TLDR: "The concept of psychological pricing and our perception of numbers ending in 99 is not unique to the grocery store. Undervaluing a baseball player with a batting average of .299 is consistent with this idea."
"[...] a player going into the final game of the season with a .299 batting average will aggressively chase the goal of hitting .300. [They] swing at 11 percentage points more pitches than the average batter [...] and swing at 63% of pitches on the last day of the season - all for the allure of the ending the season hitting .300"
Aside: In baseball, one of the most common metrics used to discuss the prominence of hitter is the batting average. The batting average is calculated as an individual's number of hits divided by the number of at bats and it is always represented as a three decimal number (e.g. if someone had 5 hits in 20 at bats, we would say he is hitting .250). In 2016 the MLB-wide batting average was .255.
How different is a .299 hitter from a .300 hitter? It turns out about $130 thousand per year. That is how much more money a Major League Baseball (MLB) player would expect to make on their next contract after just one more hit during the regular season.
Valuing .300 significantly more than .299 is consistent with the concept of psychological pricing - the reason why we always see a can of pop selling for $0.99 instead of $1.00. Humans tend to incorrectly perceive prices ending in .99 as meaningfully lower than those ending with one cent more.
In the context of professional baseball, MLB players have to bargain for their wage from prospective teams as part of free agency. Part of the team's due diligence during contract negotiations requires mulling over the player's performance such as their batting average. (For an analogous discussion using the National Football League, see my earlier post). Previous research suggests MLB teams value a .300 hitter much more than .299 hitter (despite the negligible difference) and the former tends to receive a larger contract.
Alternatively, we might say that .300 is a reference point for which baseball players and general managers use as an anchor. The perceived value of a player is now measured against this standard of hitting .300: any player above this number are considered the masters of their craft and should be compensated accordingly.
In either case, we would expect a player sitting just shy of the .300 mark to show more aggression in their at bats to reach this achievement. One place we can look to test this idea is through the number of pitches these players are swinging at. Moreover, when the players know they are near their last chance to improve their batting average we would expect to see their aggression increase. Therefore, I chose to look at the number of pitches a player hitting .299 swings at on the final day of season.

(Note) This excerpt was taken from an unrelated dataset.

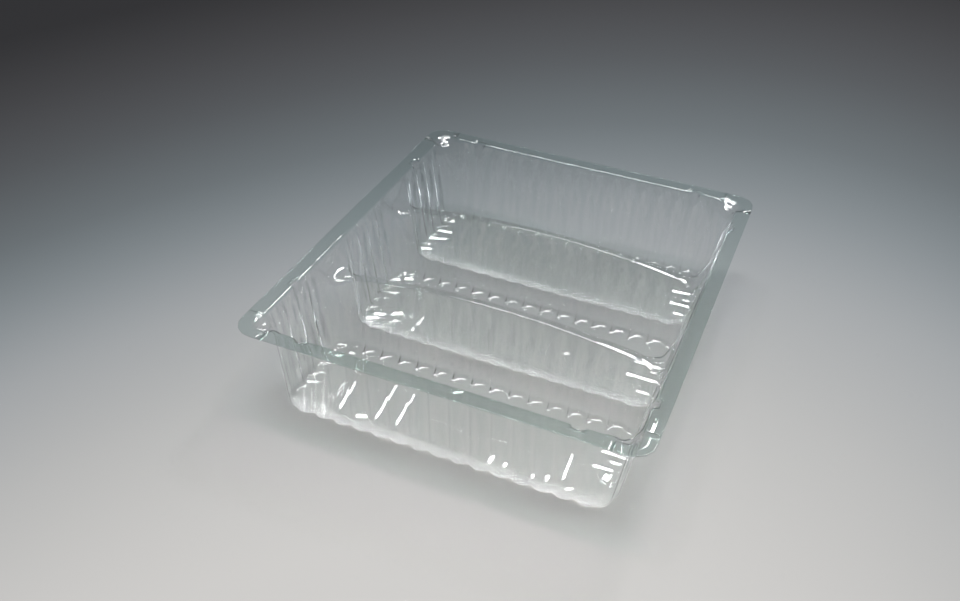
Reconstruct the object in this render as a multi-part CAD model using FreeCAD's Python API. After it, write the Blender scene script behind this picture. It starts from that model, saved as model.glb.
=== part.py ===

I started by collecting all the pitches thrown on the final day of the regular seasons of 2014 to 2016 from Baseball Savant. Then I used Fan Graphs to identify which players begun the final day of the season hitting .299 and .300. (I term a player who goes into the final game hitting .299 a ".299 hitter", similar with .300 hitters). I then classify the reaction by the batter as either a swing, no swing, or neutral. Swings include putting the ball in play and swinging strikes - this is where the intention is to make contact for a hit. No swings are where the batter does not swing and includes balls and called strikes. Lastly, neutral reactions are when the outcome was already decided: intentional balls, wild pitches, pitch-outs, etc.
I remove the neutral reactions and I calculate the fraction of pitches that resulted in swings. I separate the data into three groups: .299 hitters, .300 hitters, and all hitters (regardless of batting average). The results are as follows:
With just one more hit needed to reach the .300-mark, .299 hitters are significantly more like to swing in their at bats. These .299 hitters swing at 53% of pitches, 11 percentage points more than a .300 hitter.
When we compare these .299 hitters against themselves, their own strategy completely flips on the last day of the season (using the 2016 data). Whereas they were swinging the bat on 38% of pitches for the majority of the season, these .299 hitters swing 63% of the time on the final day of the season.
The concept of psychological pricing and our perception of numbers ending in 99 is not unique to the grocery store. Undervaluing a baseball player with a batting average of .299 is consistent with this idea. Here I have demonstrated that a player going into the final game of the season with a .299 batting average will aggressively chase the somewhat arbitrary goal of hitting .300.
Whether they are aware of the financial payoffs or they have set an internal reference point, .299 hitters swing at 11 percentage points more pitches than the average batter on the final day of the season. Moreover, while .299 hitters do not swing at 62% of pitches for the majority of the season, they swing at 63% of pitches on the last day of the season - all for the allure of the ending the season hitting .300!